[Start of RECORDED DATA]
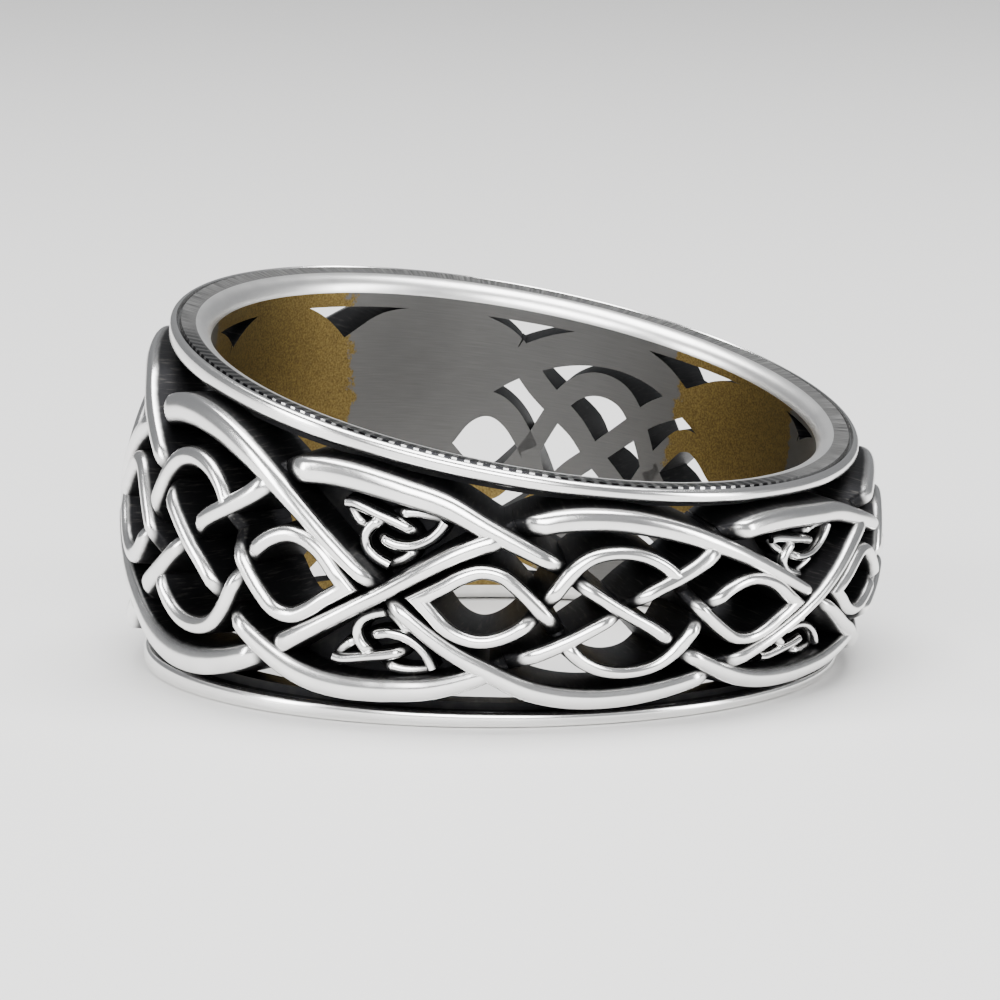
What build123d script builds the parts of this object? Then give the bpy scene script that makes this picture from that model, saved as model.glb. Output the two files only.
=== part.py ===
from build123d import *
import os
from math import cos, sin, radians, atan2, hypot

# A cast silver finger ring: a tapered band with two plain rails and a pierced, raised interlace.
# Millimetres. The ring lies on its lower rail, +Z up, and the origin is where the axis of the
# bore meets the surface that the ring rests on. +X points at the widest side of the band.

# Band
bore_radius = 9.5
rail_radius = 10.8
width_wide = 11.6
width_narrow = 6.8
dome_radius = 11.8
dome_drop = 0.95
ground_radius = 10.45
flange_radius = 10.3

# Rail section
crease_depth = 0.14
crease_width = 0.16
bead_width = 0.26
bead_bevel = 0.14
bead_lip = 0.02
bead_shoulder = 0.04

# Interlace
repeats = 5
over_lift = 0.12
under_dip = 0.36
dip_length = 0.9
dip_power = 1.5
roof_drop = 0.2
skirt = 0.09
wave_width_mid = 0.46
wave_width_edge = 0.78
loop_width = 0.43
trefoil_width = 0.30
trefoil_radius = 11.1

# Shares of the band's half width
rail_share = 0.125
flange_share = 0.18
wave_widest = 0.73

# Sunk grounds, as shares of half a repeat
ground_start = 0.56
neck_start = 0.80
neck_end = 0.96

# Number of the one weave that has a sunk ground behind all of it
closed_weave = 0

# Facets
rail_steps = 72
strand_corners = 5
wave_step = 0.15
panel_step = 0.15
core_depth = 0.45

half_pitch = 180 / repeats
mid_half_width = (width_wide + width_narrow) / 4
taper_half_width = (width_wide - width_narrow) / 4
lean = atan2(taper_half_width, rail_radius)
core_radius = bore_radius - core_depth
arc_per_degree = radians(dome_radius)
cut_length = 3 * width_wide

# Charted routes, a row for each bend. Places along the band are shares of half a repeat,
# heights are shares of the band's half width. The middle of a weave is at 0, 0.
WAVE = [
    # along, height of the broad wave over the top of the weave
    (-1.00, 0.00), (-0.72, 0.32), (-0.56, 0.47), (-0.38, 0.645), (-0.19, 0.73),
    (0.03, 0.735), (0.25, 0.66), (0.46, 0.52), (0.68, 0.32), (1.00, 0.00),
]
FALLING = [
    # along, height of the slanting wave that falls through the weave
    (-1.00, 0.72), (-0.78, 0.68), (-0.60, 0.575), (-0.44, 0.47), (-0.31, 0.37),
    (-0.19, 0.225), (0.00, 0.01), (0.13, -0.13), (0.26, -0.32), (0.35, -0.42),
    (0.46, -0.53), (0.58, -0.63), (0.70, -0.69), (0.84, -0.72), (1.00, -0.72),
]
RISING = [
    # along, height of the slanting wave that rises through the weave
    (-1.00, -0.72), (-0.78, -0.68), (-0.60, -0.575), (-0.46, -0.44), (-0.34, -0.345),
    (-0.22, -0.225), (-0.10, -0.08), (0.00, 0.04), (0.10, 0.19), (0.22, 0.31),
    (0.34, 0.44), (0.47, 0.62), (0.62, 0.70), (0.80, 0.73), (1.00, 0.72),
]
ALMOND = [
    # along, height of the loop's pointed end, from under its own crossing and back over it
    (-0.345, 0.01), (-0.385, -0.09), (-0.44, -0.19), (-0.51, -0.255), (-0.575, -0.27),
    (-0.65, -0.24), (-0.715, -0.18), (-0.785, -0.08), (-0.85, 0.00), (-0.80, 0.052),
    (-0.735, 0.115), (-0.66, 0.20), (-0.575, 0.265), (-0.49, 0.25), (-0.425, 0.165),
    (-0.37, 0.06), (-0.32, -0.05), (-0.27, -0.18),
]
BOW = [
    # along, height of the loop's round arc under the weave
    (-0.27, -0.18), (-0.185, -0.37), (-0.10, -0.465), (-0.01, -0.503), (0.085, -0.495),
    (0.165, -0.445), (0.23, -0.345), (0.28, -0.215), (0.32, -0.09), (0.345, 0.01),
]
TREFOIL = [
    # along, height of each of the three arcs, measured from the crossing below them
    [
        (-0.229, 0.535), (-0.188, 0.543), (-0.075, 0.507), (0.031, 0.471), (0.086, 0.432),
        (0.107, 0.375), (0.097, 0.301), (0.058, 0.230), (-0.008, 0.165),
    ],
    [
        (0.222, 0.548), (0.199, 0.472), (0.157, 0.395), (0.094, 0.335), (0.018, 0.318),
        (-0.049, 0.343), (-0.117, 0.387), (-0.180, 0.445), (-0.229, 0.535),
    ],
    [
        (-0.008, 0.165), (-0.063, 0.195), (-0.112, 0.248), (-0.130, 0.321), (-0.112, 0.404),
        (-0.060, 0.475), (0.012, 0.540), (0.081, 0.572), (0.159, 0.570), (0.222, 0.548),
    ],
]

# Places where one strand dives under another, as shares of half a repeat
wave_dive = 0.47
loop_dive = 0.25

# Row of the pointed end's table where its second solid takes over
almond_joint = 5


def half_width(x):
    """Half width of the band over a point x along the taper."""
    return mid_half_width + taper_half_width * x / rail_radius


def place(radius, angle, height):
    """Point at a radius, an angle and a share of the half width, on the ring as it lies."""
    x = radius * cos(radians(angle))
    y = radius * sin(radians(angle))
    up = height * half_width(x) + mid_half_width
    return Vector(x * cos(lean) - up * sin(lean), y, x * sin(lean) + up * cos(lean))


def eased(table, along):
    """Height on a charted route at a place along it, eased between the rows."""
    i = 0
    while i < len(table) - 2 and along > table[i + 1][0]:
        i += 1
    start = table[i]
    end = table[i + 1]
    before = table[max(i - 1, 0)]
    after = table[min(i + 2, len(table) - 1)]
    span = end[0] - start[0]
    t = (along - start[0]) / span
    slope_start = (end[1] - before[1]) / (end[0] - before[0]) * span
    slope_end = (after[1] - start[1]) / (after[0] - start[0]) * span
    blend = (2 * t**3 - 3 * t**2 + 1) * start[1] + (3 * t**2 - 2 * t**3) * end[1]
    return blend + (t**3 - 2 * t**2 + t) * slope_start + (t**3 - t**2) * slope_end


def wave_top(along):
    """Height of the broad wave that passes over the weave at 0."""
    turn = round(along / 2)
    return (-1) ** turn * eased(WAVE, along - 2 * turn)


def wave_bottom(along):
    """Height of the broad wave that passes below the weave at 0."""
    return -wave_top(along)


def slant_down(along):
    """Height of the slanting wave that falls through the weave at 0."""
    turn = round(along / 2)
    return eased(RISING if turn % 2 else FALLING, along - 2 * turn)


def slant_up(along):
    """Height of the slanting wave that rises through the weave at 0."""
    turn = round(along / 2)
    return eased(FALLING if turn % 2 else RISING, along - 2 * turn)


def dome(height):
    """Radius of the raised interlace at a height."""
    return dome_radius + over_lift - dome_drop * height**2


def wave_width(height):
    """Width of a broad strand, wider towards the rails."""
    return wave_width_mid + (wave_width_edge - wave_width_mid) * min(1, abs(height) / wave_widest) ** 2


def steps(start, end, size):
    """Evenly spaced values from start to end, about size apart."""
    count = max(2, round(abs(end - start) / size))
    return [start + (end - start) * i / count for i in range(count + 1)]


def solid_of(points, triangles):
    """Closed solid from corner points and triangles of their numbers."""
    faces = []
    for corners in triangles:
        faces.append(Face(Wire.make_polygon([points[i] for i in corners], close=True)))
    return Solid(Shell(faces))


def band_triangles(ring, count, closed):
    """Triangles between a row of sections that have ring corners each."""
    triangles = []
    for i in range(count if closed else count - 1):
        following = (i + 1) % count
        for j in range(ring):
            beside = (j + 1) % ring
            triangles.append((i * ring + j, i * ring + beside, following * ring + j))
            triangles.append((i * ring + beside, following * ring + beside, following * ring + j))
    if not closed:
        last = (count - 1) * ring
        for j in range(1, ring - 1):
            triangles.append((0, j + 1, j))
            triangles.append((last, last + j, last + j + 1))
    return triangles


def strand(base, route, width_at, crest_at, dives, joint=0):
    """Walls with ridged roofs along a route, whose ends sink where it dives.

    A route that crosses itself has a joint, the row where a second solid takes over.
    """
    laid = [(half_pitch * a * arc_per_degree, h * mid_half_width) for a, h in route]
    runs = []
    for start, end in zip(laid, laid[1:]):
        length = hypot(end[0] - start[0], end[1] - start[1])
        runs.append((length, (start[1] - end[1]) / length, (end[0] - start[0]) / length))
    total = sum(run[0] for run in runs)
    gone = 0
    points = []
    for i, (along, height) in enumerate(route):
        before = runs[max(i - 1, 0)]
        after = runs[min(i, len(runs) - 1)]
        across = (before[1] + after[1], before[2] + after[2])
        size = hypot(*across)
        mitre = 2 / size
        to_end = min(gone, total - gone)
        sink = under_dip * max(0, 1 - to_end / dip_length) ** dip_power if dives else 0
        crest = crest_at(height) - sink
        half = width_at(height) / 2
        for offset, radius in (
            (-half - skirt, core_radius),
            (-half, crest - roof_drop),
            (0, crest),
            (half, crest - roof_drop),
            (half + skirt, core_radius),
        ):
            shift = offset * mitre
            angle = base + half_pitch * along + shift * across[0] / size / arc_per_degree
            points.append(place(radius, angle, height + shift * across[1] / size / mid_half_width))
        if i < len(runs):
            gone += runs[i][0]
    solids = []
    for first, last in ((0, joint), (joint, len(route) - 1)):
        if last > first:
            count = last - first + 1
            part = points[first * strand_corners : (last + 1) * strand_corners]
            solids.append(solid_of(part, band_triangles(strand_corners, count, False)))
    return solids


def wave_strand(base, start, end, height_at):
    """Broad strand between two places where it dives under another."""
    route = [(along, height_at(along)) for along in steps(start, end, wave_step)]
    return strand(base, route, wave_width, dome, True)


def waves(base):
    """Broad and slanting strands of one repeat."""
    solids = []
    for start, end, height_at in (
        (-wave_dive, 1, wave_top),
        (-1, wave_dive, wave_bottom),
        (wave_dive, 2 - wave_dive, wave_bottom),
        (wave_dive, 2 - loop_dive, slant_up),
        (loop_dive, 2 - wave_dive, slant_down),
        (-loop_dive, loop_dive, slant_down),
        (-wave_dive, 0, slant_up),
        (0, wave_dive, slant_up),
    ):
        solids += wave_strand(base, start, end, height_at)
    return solids


def loops(base):
    """The two pointed ends and the two arcs of the loop in one weave."""
    pieces = []
    for table, joint in ((ALMOND, almond_joint), (BOW, 0)):
        for turn in (1, -1):
            route = [(turn * along, turn * height) for along, height in table]
            pieces += strand(base, route, lambda height: loop_width, dome, True, joint)
    return pieces


def trefoils(base):
    """Low trefoils above and below the X crossing at the base angle."""
    pieces = []
    for side in (1, -1):
        for table in TREFOIL:
            route = [(along, side * height) for along, height in table]
            pieces += strand(
                base, route, lambda height: trefoil_width, lambda height: trefoil_radius, False
            )
    return pieces


def panel(base, start, end, low_at, high_at):
    """Sunk plate between two routes."""
    places = steps(start, end, panel_step)
    points = []
    for along in places:
        angle = base + half_pitch * along
        low = low_at(along)
        high = high_at(along)
        for radius, height in (
            (core_radius, low), (ground_radius, low), (ground_radius, high), (core_radius, high),
        ):
            points.append(place(radius, angle, height))
    return solid_of(points, band_triangles(4, len(places), False))


def above(along):
    """Height of the broad wave over the middle of the band."""
    return abs(wave_top(along))


def below(along):
    """Height of the broad wave under the middle of the band."""
    return -above(along)


def backing(base):
    """Sunk grounds behind the trefoils of the X crossing at 1 along the repeat."""
    ground_end = 2 - ground_start
    return [
        panel(base, ground_start, ground_end, above, slant_up),
        panel(base, ground_start, ground_end, slant_down, below),
    ]


def necks(base, closed):
    """Sunk grounds at both ends of a weave, or one behind a whole closed weave."""
    if closed:
        return [panel(base, -neck_end, neck_end, below, above)]
    return [
        panel(base, -neck_end, -neck_start, below, above),
        panel(base, neck_start, neck_end, below, above),
    ]


def rail(side):
    """One plain rail, with its end face, crease, outer bead and a thin flange inside."""
    crease = rail_radius - bead_width
    inner = 1 - rail_share
    section = [
        # radius, share of the half width, depth below it
        (core_radius, 1, 0),
        (crease - crease_width / 2, 1, 0),
        (crease, 1, crease_depth),
        (crease + crease_width / 2, 1, bead_lip),
        (rail_radius - bead_bevel / 2, 1, bead_shoulder),
        (rail_radius, 1, bead_bevel),
        (rail_radius, inner, -bead_bevel),
        (rail_radius - bead_bevel, inner, 0),
        (flange_radius, inner, 0),
        (flange_radius, 1 - flange_share, 0),
        (core_radius, 1 - flange_share, 0),
    ]
    points = []
    for i in range(rail_steps):
        angle = 360 * i / rail_steps
        for radius, share, depth in section:
            local = half_width(radius * cos(radians(angle)))
            points.append(place(radius, angle, side * (share - depth / local)))
    return solid_of(points, band_triangles(len(section), rail_steps, True))


def bore():
    """Cylinder that opens the finger hole through everything."""
    axis = Vector(-sin(lean), 0, cos(lean))
    return Solid.make_cylinder(bore_radius, cut_length, Plane(axis * -width_wide, z_dir=axis))


pieces = [rail(1), rail(-1)]
for k in range(repeats):
    base = 2 * half_pitch * k
    pieces += waves(base) + loops(base) + trefoils(base + half_pitch)
    pieces += backing(base) + necks(base, k == closed_weave)

ring = pieces[0].fuse(*pieces[1:])
ring = ring.cut(bore())

os.makedirs("parts", exist_ok=True)
export_step(ring, "parts/ring_band.step", write_pcurves=False)
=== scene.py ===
from math import atan2, ceil, cos, hypot, radians, sin

import bmesh
import bpy
import numpy as np
from mathutils import Matrix, Vector


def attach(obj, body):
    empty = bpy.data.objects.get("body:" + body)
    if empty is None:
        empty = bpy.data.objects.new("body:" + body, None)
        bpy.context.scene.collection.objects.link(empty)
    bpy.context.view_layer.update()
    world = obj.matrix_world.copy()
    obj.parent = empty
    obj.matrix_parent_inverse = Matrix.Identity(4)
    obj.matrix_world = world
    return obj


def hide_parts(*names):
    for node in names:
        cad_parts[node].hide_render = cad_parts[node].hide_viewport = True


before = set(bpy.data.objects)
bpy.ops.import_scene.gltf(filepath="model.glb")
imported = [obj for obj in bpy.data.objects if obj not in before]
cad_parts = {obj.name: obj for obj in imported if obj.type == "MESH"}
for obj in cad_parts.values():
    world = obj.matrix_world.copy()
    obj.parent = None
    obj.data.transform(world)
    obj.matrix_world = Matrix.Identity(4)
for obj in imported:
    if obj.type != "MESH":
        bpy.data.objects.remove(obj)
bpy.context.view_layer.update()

# Band, in millimetres
bore_radius = 9.5
rail_radius = 10.8
width_wide = 11.6
width_narrow = 6.8
dome_radius = 11.8
dome_drop = 0.95
ground_radius = 10.45
repeats = 5

# Rails, in millimetres, but for the two shares of the band's half width
flange_radius = 10.3
bead_width = 0.26
bead_setback = 0.015
crease_width = 0.15
crease_depth = 0.16
end_slope = 0.12
bore_edge = 0.5
rail_share = 0.125
flange_share = 0.18

# Strands, in millimetres, but for the share of the half width where the waves are widest
wave_width_mid = 0.50
wave_width_edge = 0.84
wave_widest = 0.73
loop_width = 0.52
skirt = 0.12
over_lift = 0.12
roof_drop = 0.24
under_dip = 0.62
dip_length = 1.25
dip_beyond = 0.33
point_length = 0.34

# Trefoils, in millimetres, but for the share of an arc's length that dips under another arc
trefoil_width = 0.34
trefoil_radius = 11.1
trefoil_root = 0.2
trefoil_roof = 0.14
trefoil_dip = 0.4
trefoil_rest = 0.24
trefoil_dip_reach = 0.13

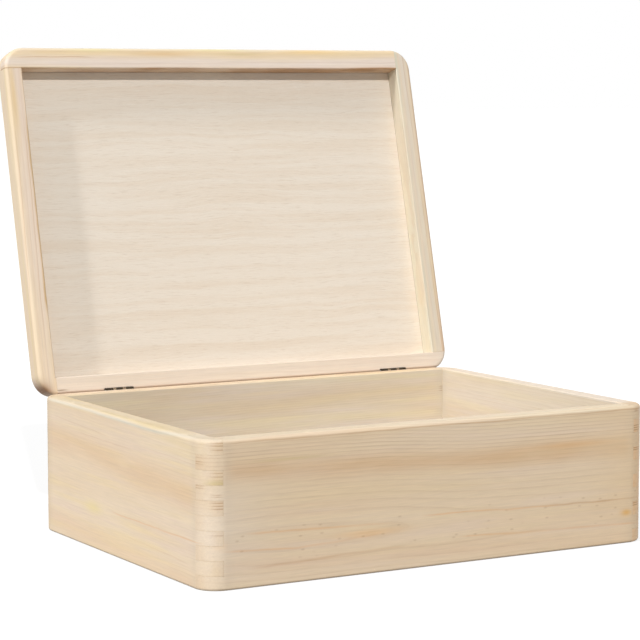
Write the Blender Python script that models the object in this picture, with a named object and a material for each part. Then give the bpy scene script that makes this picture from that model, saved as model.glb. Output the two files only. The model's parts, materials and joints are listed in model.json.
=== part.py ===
[End of RECORDED DATA]
DESCRIPTION OF THE TASK
Print, without alteration, the lines from the line with "pieces = [rail(1), rail(-1)]" to the line with "obj.matrix_world = world". Include both of them, and omit every other line.

COMPLETE ANSWER
pieces = [rail(1), rail(-1)]
for k in range(repeats):
    base = 2 * half_pitch * k
    pieces += waves(base) + loops(base) + trefoils(base + half_pitch)
    pieces += backing(base) + necks(base, k == closed_weave)

ring = pieces[0].fuse(*pieces[1:])
ring = ring.cut(bore())

os.makedirs("parts", exist_ok=True)
export_step(ring, "parts/ring_band.step", write_pcurves=False)
=== scene.py ===
from math import atan2, ceil, cos, hypot, radians, sin

import bmesh
import bpy
import numpy as np
from mathutils import Matrix, Vector


def attach(obj, body):
    empty = bpy.data.objects.get("body:" + body)
    if empty is None:
        empty = bpy.data.objects.new("body:" + body, None)
        bpy.context.scene.collection.objects.link(empty)
    bpy.context.view_layer.update()
    world = obj.matrix_world.copy()
    obj.parent = empty
    obj.matrix_parent_inverse = Matrix.Identity(4)
    obj.matrix_world = world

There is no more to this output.